What would lead such a pious, an influential and important man? To get his hands that dirty, to get his hands that bloody to care for the body of Jesus. And all we can conjure up is this idea that the cross really broke Joseph. That as Joseph saw Jesus and all of the agony and all of the love, and all of the sacrifice and all of the profound mystery and beauty and the earth goes black and the temple, uh, the earth shakes and the, uh, the veil is torn and all of the kind of drama of the crucifix.
That, that Joseph is broken by it, and because of that brokenness, he gets his hands dirty. He begins to rock, wrap and care for and wash the wounds of Christ and a life. Any individual, any individual who really begins to look at the cross, I. To consider the pure perfection that is Jesus Christ, the absolute spotless life that he lived totally void of bitterness and, and strife, like just pure and compassionate, and righteous.
When you begin to really consider the beauty of Jesus. And the horror of his sacrifice for us, that that revelation, that pondering that music and considering the cross, it leads us, it forces us, if you will. It compels us to a life of devotion, to a life of love to, to. The position where Joseph, who's the man of greats standing, is now standing in a tomb with his hands covered with blood as he wraps the body of Jesus.
And, and in some way, that's a picture of our lives, right? As we look at the cross, we, the rest of our lives, we're willing to get our hands really dirty. And what is, what's a little mess?
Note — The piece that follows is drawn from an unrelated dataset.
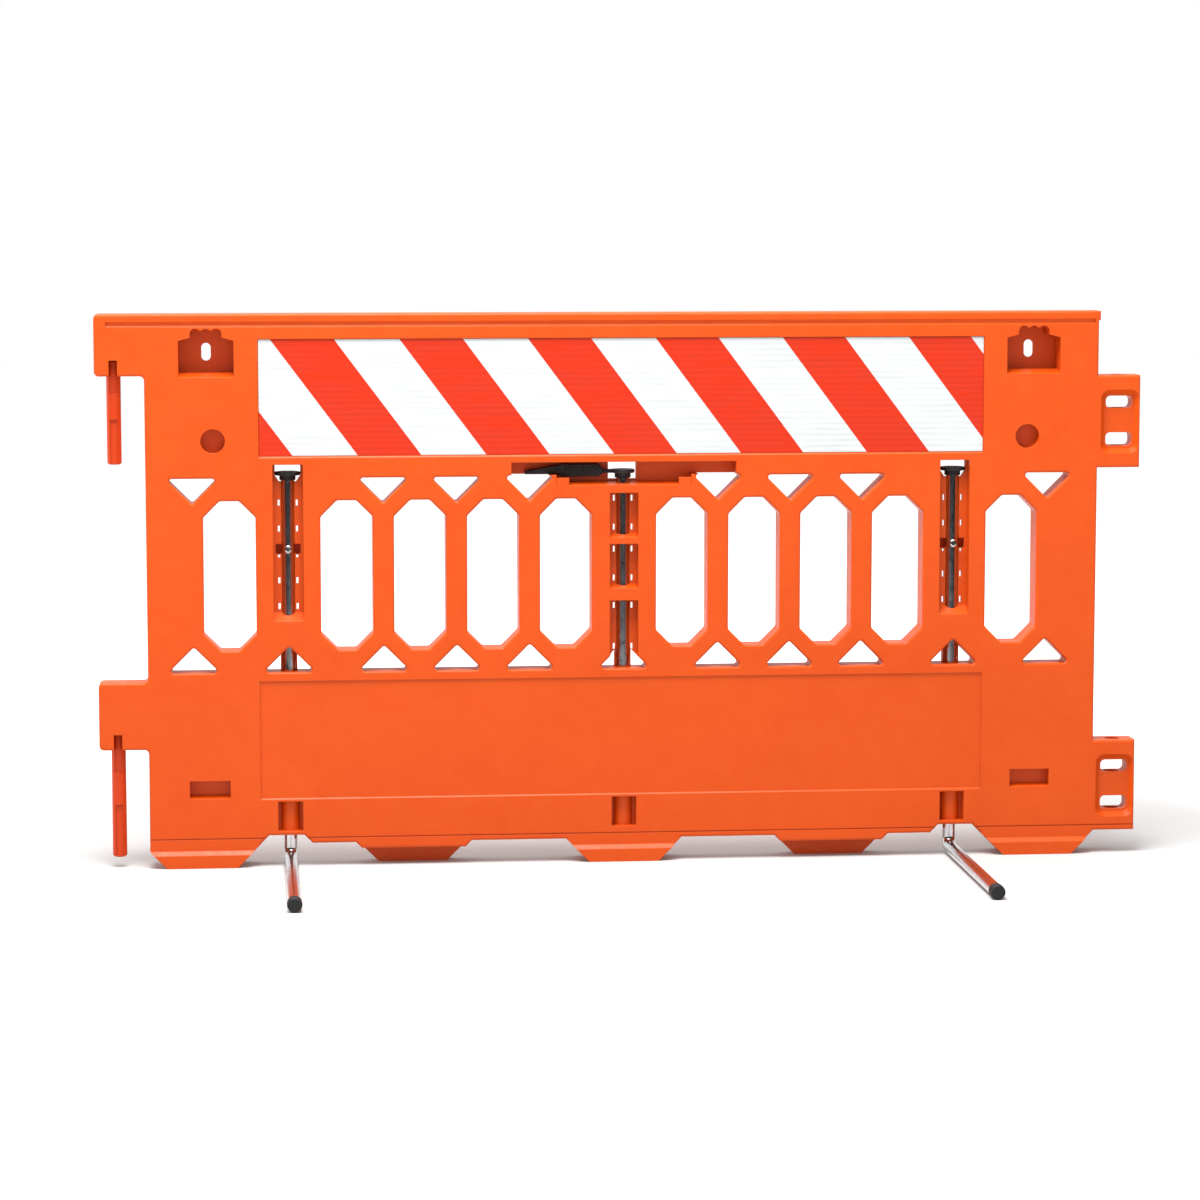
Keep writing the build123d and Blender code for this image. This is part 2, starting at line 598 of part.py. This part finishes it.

You know, when you, when you've been loved like that, like what is. Getting up and serving and giving and praying, and nothing I do par like comes close to comparing, um, to the majesty, to the height, to the wonder of what Jesus did for us.
And so. As I think about the life of John Hyde and devotion, I think about his broken heart as he prayed and as he cried and as he fasted and he believed and he loved the people that were not his ethnicity, but really loved them anyway. And as I ponder that, I think again, of the cross and of sacrifice and of perseverance and of real love and that that revelation I.
That pondering of John Hyde and pondering of Joseph of Arimathea just presses me afresh. Presses me again to want to be a person, um, who lives a life of selflessness, a real prayer. Real devotion. I don't always meet my own standards, right? Like I struggled a little bit last week. Was really frustrated with myself last week, but today as I kind of woke up and had my coffee, just had fresh burn in me.
I'm gonna love Jesus as I pondered the cross and pondered John Hyde and pondered Joseph of Arimathea's bloody hands. Anyway, hope that helps you to keep your flame. Stirred your heart stirred in the days to come. And man, I hope you know that you're loved and that you're prayed for, and we are believing that God's not done with, with men, not done with dads in our nation.
Alright man. God bless you, pray you have a wonderful week.